Doctson may not be holding on to the starting job for very long. He simply isn’t producing, and in a pass-heavy offense like Washington, that’s not going to get it done. Consider him to be on a short leash moving forward. For now, he’s just a very underwhelming starter.
2. Nelson Agholor
Here’s another tale of a former 1st-round pick not living up to expectations. Agholor has been nothing short of horrific during his two seasons in Philly thus far. With the departure of Jordan Matthews, he occupies the starting slot receiver role for the Eagles right now, and there’s been streaky play in the early going of this season. Nothing much has changed, and Agholor remains inconsistent at his very best.
No telling what will become of him after the season. Philly could move on from him if they really wanted to, but the team now needs a consistent slot receiver, so they may need to give Agholor more time to prove himself, in order to make sure they aren’t giving up an in-house solution. For now however, Agholor only projects to be a disappointing receiver, and a poor use of a 1st-round pick.
1. Kenny Stills
Almost miraculously, Stills has been able to convince everyone that he really is a good receiver, and not just a generic deep threat who happens to play on very good offenses. Starting his career with the Saints, he had the assistance of playing with Drew Brees and a great cast of skill players around him to occupy the defense’s attention. It’s more of the same in Miami, and Stills takes advantage of playing with upper-tier offensive personnel.

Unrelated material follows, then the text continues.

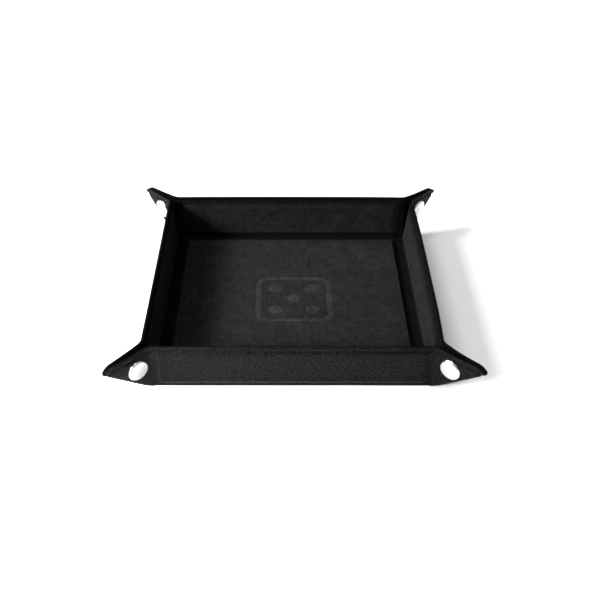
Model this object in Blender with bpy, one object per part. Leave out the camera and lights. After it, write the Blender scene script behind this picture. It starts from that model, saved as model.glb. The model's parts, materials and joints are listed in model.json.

It’s difficult to estimate how good he’ll be with Jay Cutler under center for the Dolphins now, but like always, he’ll likely slip behind the defense’s busted coverage at times for an easy touchdown. While Stills is very good at stretching the field, he only works in an offense that has other players do most of the heavy lifting. This ha caused him to be overrated in recent years, with many people giving him more credit than he actually deserves.